— START OF DATA SHOWN —
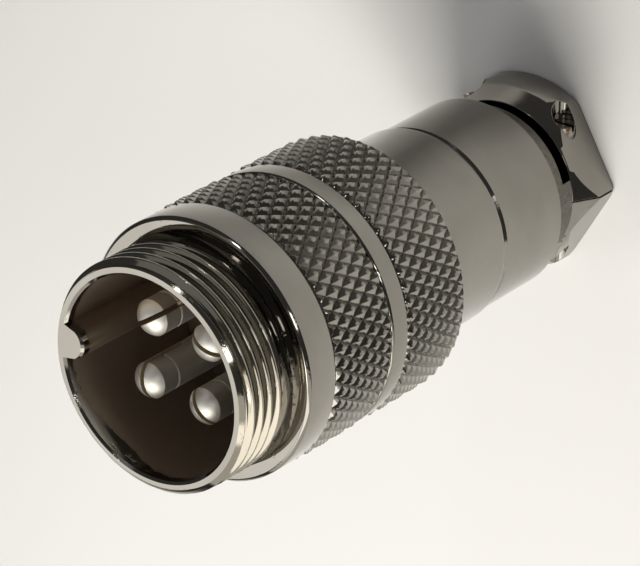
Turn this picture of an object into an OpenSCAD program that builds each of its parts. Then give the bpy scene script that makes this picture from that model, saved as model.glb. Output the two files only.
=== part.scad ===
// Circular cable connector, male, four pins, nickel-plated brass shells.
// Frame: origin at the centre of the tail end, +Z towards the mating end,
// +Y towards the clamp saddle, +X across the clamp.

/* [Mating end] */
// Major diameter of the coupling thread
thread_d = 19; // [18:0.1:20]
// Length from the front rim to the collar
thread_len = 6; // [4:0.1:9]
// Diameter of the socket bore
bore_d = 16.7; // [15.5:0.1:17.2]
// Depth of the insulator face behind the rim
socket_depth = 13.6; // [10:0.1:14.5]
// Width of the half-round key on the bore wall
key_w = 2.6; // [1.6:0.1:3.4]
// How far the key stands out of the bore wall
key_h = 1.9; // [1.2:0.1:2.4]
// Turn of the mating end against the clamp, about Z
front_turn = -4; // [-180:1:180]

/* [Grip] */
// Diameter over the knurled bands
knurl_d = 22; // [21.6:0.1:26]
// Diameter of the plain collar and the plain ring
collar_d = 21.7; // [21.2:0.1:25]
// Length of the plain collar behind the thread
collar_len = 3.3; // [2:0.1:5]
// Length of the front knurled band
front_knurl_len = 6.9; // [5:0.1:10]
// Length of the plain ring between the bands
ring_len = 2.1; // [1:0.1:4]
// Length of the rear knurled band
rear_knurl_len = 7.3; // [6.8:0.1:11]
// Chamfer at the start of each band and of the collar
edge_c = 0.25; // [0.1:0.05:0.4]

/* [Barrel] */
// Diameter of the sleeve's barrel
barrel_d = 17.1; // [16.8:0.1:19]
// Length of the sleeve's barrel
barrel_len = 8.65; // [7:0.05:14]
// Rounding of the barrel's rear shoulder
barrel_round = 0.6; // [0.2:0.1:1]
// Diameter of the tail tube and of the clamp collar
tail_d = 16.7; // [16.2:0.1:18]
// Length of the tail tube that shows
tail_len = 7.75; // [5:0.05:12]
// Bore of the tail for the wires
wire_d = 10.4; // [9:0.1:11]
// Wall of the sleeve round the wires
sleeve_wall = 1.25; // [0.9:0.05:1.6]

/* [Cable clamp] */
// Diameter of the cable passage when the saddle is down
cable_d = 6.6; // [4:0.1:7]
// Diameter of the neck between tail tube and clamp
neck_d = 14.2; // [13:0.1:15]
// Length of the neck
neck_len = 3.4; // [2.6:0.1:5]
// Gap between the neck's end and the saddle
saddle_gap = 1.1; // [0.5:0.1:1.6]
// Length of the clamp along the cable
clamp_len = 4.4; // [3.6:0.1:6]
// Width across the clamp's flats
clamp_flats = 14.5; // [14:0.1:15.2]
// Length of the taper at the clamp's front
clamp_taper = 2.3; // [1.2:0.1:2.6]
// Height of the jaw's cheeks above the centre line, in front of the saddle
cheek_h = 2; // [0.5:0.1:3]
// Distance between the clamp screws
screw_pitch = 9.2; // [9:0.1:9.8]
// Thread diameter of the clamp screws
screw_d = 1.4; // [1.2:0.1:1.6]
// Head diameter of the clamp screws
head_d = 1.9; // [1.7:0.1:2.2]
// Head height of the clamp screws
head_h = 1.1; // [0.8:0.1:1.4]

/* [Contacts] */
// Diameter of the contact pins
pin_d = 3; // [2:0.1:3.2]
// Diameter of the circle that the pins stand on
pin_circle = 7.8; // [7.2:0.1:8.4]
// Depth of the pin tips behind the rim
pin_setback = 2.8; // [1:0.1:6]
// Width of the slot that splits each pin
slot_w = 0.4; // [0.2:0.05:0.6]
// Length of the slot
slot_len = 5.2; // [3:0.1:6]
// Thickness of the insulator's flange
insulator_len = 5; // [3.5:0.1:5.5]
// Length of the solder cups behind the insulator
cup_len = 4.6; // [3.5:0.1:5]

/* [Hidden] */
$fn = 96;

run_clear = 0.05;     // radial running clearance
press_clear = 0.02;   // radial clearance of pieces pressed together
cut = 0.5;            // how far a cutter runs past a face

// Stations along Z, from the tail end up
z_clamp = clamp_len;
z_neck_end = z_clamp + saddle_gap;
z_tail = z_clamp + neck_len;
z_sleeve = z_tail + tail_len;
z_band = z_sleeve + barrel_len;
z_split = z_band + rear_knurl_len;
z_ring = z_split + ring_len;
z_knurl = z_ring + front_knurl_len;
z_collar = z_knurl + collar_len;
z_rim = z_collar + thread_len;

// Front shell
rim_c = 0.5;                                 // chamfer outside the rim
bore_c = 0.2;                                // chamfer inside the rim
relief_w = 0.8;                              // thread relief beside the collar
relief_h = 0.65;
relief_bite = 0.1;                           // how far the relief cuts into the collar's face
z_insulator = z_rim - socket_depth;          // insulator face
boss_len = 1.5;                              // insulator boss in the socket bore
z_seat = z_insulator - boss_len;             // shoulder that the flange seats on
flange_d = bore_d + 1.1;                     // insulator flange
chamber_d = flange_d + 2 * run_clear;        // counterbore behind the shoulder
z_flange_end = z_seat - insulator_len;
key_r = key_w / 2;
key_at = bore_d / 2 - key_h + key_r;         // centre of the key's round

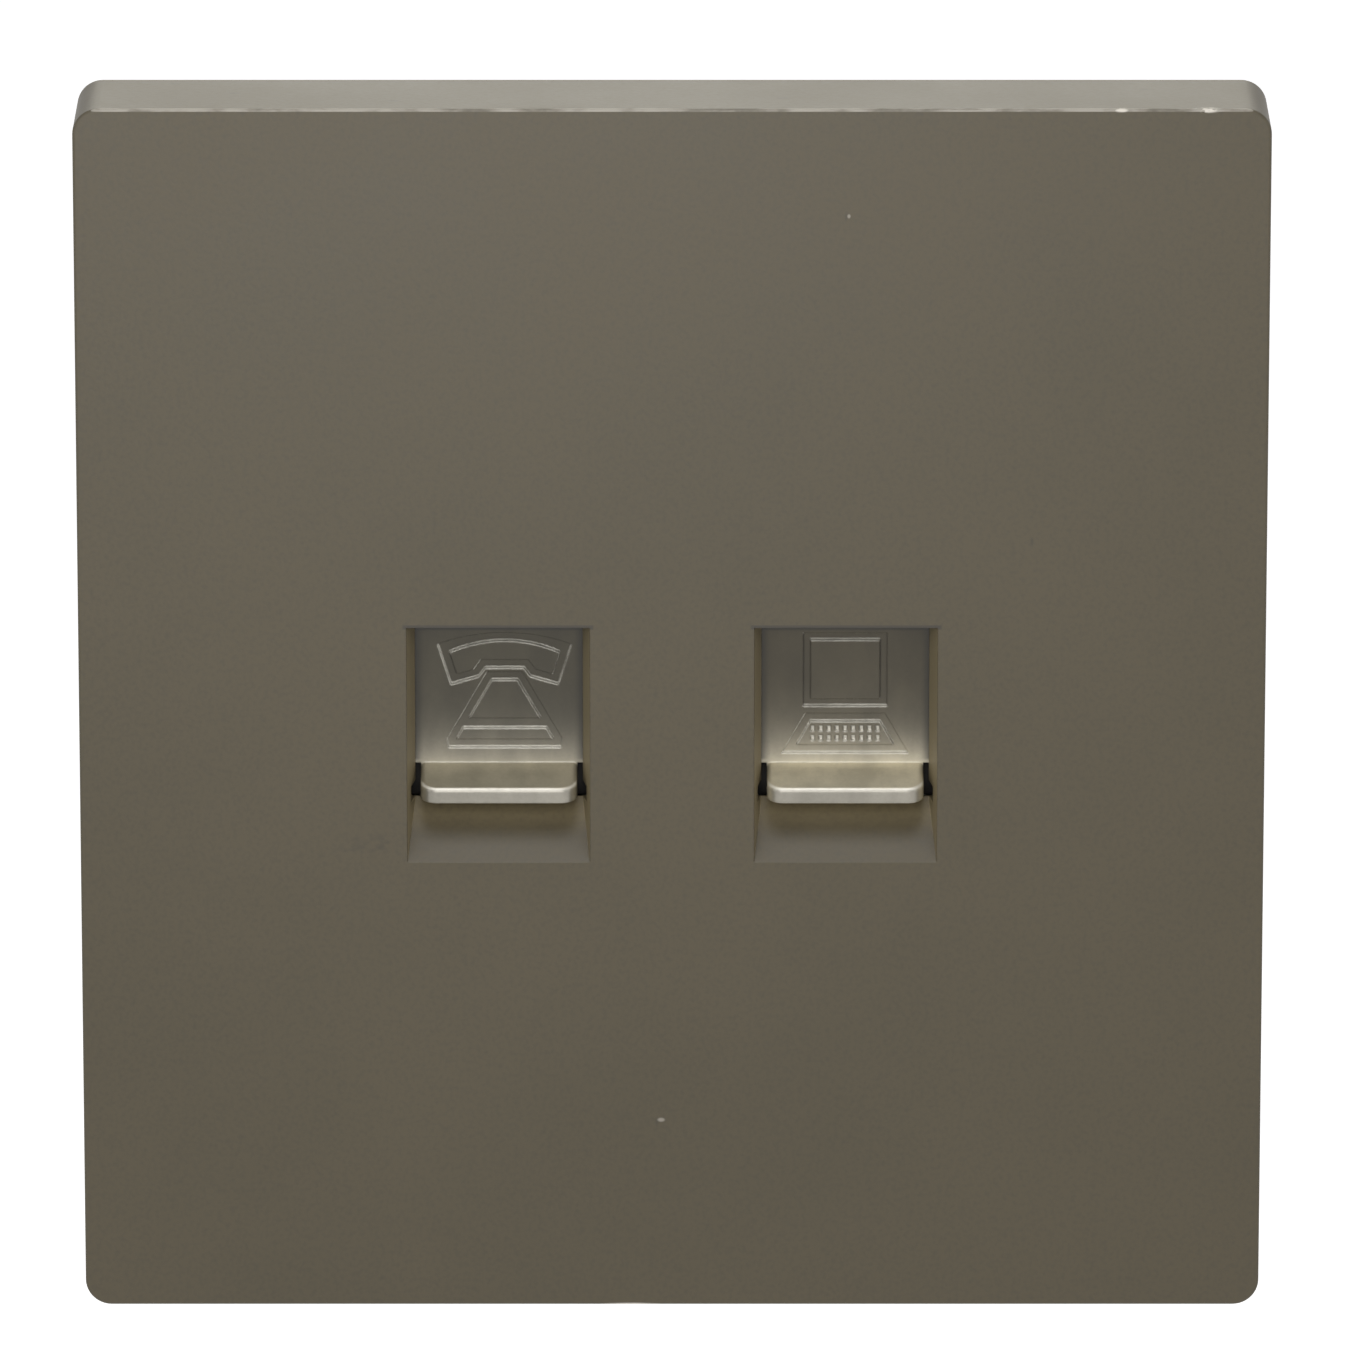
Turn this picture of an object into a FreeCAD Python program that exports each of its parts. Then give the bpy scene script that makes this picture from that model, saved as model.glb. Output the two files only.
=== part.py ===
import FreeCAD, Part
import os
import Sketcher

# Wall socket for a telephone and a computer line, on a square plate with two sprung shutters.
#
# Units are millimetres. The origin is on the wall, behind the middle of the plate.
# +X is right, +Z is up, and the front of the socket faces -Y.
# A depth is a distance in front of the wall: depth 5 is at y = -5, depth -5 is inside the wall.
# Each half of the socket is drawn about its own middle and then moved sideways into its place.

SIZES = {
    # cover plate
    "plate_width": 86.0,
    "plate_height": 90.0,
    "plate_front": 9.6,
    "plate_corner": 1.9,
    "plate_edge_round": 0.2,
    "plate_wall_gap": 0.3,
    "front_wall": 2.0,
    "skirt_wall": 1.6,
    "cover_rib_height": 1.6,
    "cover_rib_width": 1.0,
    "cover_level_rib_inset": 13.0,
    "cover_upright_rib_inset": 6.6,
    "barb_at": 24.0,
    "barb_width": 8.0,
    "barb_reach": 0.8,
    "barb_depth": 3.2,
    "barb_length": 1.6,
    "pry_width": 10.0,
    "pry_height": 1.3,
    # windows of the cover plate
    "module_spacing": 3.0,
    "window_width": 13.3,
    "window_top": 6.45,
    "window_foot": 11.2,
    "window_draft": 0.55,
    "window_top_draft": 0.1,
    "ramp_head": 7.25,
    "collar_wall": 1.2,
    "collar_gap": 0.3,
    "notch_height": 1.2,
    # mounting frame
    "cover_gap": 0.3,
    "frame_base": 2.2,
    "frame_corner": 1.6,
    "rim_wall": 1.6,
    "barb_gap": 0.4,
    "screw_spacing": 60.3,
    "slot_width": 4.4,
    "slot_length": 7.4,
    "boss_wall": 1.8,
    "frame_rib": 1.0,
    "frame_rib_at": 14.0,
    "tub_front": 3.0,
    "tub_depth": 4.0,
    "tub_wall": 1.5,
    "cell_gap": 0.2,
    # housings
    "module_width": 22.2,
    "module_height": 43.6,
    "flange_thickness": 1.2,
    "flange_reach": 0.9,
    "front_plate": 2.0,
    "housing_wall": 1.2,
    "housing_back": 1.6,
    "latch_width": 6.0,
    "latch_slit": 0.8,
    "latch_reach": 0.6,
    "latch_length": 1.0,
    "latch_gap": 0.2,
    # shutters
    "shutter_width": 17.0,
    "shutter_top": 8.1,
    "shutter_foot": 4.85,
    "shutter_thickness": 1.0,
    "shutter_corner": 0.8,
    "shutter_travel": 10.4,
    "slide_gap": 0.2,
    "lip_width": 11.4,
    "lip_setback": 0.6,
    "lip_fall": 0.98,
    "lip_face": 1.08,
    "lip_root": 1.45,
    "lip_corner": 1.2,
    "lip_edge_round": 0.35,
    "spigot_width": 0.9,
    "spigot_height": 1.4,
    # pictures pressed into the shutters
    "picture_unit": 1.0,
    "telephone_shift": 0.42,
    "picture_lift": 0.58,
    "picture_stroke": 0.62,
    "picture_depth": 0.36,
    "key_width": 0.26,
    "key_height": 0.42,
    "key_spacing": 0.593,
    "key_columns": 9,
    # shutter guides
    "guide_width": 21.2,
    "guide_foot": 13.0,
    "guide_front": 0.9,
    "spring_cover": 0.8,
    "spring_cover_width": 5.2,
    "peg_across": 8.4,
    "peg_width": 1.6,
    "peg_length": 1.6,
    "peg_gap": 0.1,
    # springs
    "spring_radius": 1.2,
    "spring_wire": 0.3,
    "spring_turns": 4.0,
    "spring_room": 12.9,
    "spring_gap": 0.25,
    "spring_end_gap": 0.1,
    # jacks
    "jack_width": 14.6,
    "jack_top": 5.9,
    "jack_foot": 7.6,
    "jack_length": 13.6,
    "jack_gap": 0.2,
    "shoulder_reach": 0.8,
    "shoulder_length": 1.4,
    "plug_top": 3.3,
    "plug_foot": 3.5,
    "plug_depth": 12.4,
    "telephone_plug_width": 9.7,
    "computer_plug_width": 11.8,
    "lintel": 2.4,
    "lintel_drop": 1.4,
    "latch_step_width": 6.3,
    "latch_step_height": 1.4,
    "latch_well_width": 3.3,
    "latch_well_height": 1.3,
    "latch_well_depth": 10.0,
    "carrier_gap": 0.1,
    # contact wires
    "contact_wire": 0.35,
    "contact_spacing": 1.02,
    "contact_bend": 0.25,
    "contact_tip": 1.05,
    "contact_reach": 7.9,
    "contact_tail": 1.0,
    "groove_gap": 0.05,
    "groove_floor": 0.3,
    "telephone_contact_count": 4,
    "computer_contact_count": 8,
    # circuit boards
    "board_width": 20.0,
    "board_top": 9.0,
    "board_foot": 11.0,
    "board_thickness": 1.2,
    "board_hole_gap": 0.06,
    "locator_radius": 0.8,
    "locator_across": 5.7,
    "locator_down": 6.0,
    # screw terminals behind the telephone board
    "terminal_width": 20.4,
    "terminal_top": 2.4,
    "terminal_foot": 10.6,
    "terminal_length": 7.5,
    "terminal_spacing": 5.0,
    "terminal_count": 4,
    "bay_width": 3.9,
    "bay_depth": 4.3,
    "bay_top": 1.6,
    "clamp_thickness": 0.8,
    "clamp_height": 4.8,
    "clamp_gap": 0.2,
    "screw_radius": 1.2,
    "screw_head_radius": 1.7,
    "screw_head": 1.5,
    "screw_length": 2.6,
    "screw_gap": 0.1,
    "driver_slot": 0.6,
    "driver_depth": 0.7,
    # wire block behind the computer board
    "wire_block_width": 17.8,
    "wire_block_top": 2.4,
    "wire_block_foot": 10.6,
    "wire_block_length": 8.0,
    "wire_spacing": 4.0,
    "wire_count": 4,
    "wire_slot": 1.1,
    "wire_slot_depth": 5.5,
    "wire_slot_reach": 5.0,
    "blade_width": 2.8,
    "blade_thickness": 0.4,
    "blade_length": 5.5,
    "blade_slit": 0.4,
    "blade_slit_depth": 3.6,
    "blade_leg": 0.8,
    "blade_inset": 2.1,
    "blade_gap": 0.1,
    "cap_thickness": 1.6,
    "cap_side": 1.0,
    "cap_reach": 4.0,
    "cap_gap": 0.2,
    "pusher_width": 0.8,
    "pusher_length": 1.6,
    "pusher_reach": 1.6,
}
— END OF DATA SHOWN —
# [EXERCISE DETAILS]
What you return should be the lines from the start of the data through the line with "across the clamp.", quoted exactly and nothing more.

# [WRITTEN SOLUTION]
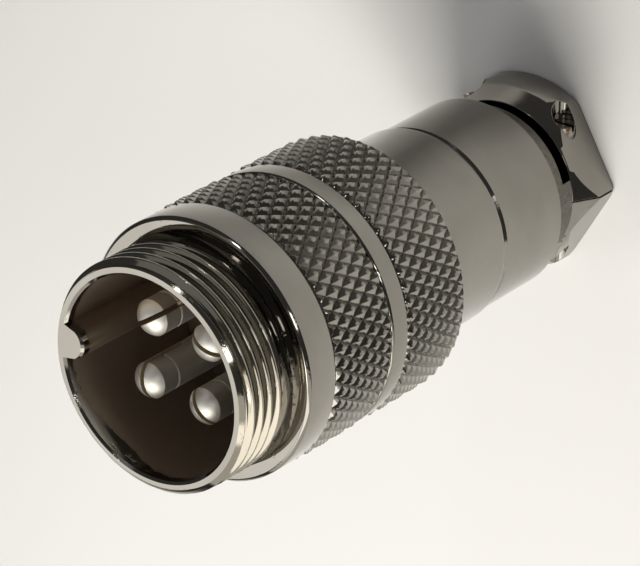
Turn this picture of an object into an OpenSCAD program that builds each of its parts. Then give the bpy scene script that makes this picture from that model, saved as model.glb. Output the two files only.
=== part.scad ===
// Circular cable connector, male, four pins, nickel-plated brass shells.
// Frame: origin at the centre of the tail end, +Z towards the mating end,
// +Y towards the clamp saddle, +X across the clamp.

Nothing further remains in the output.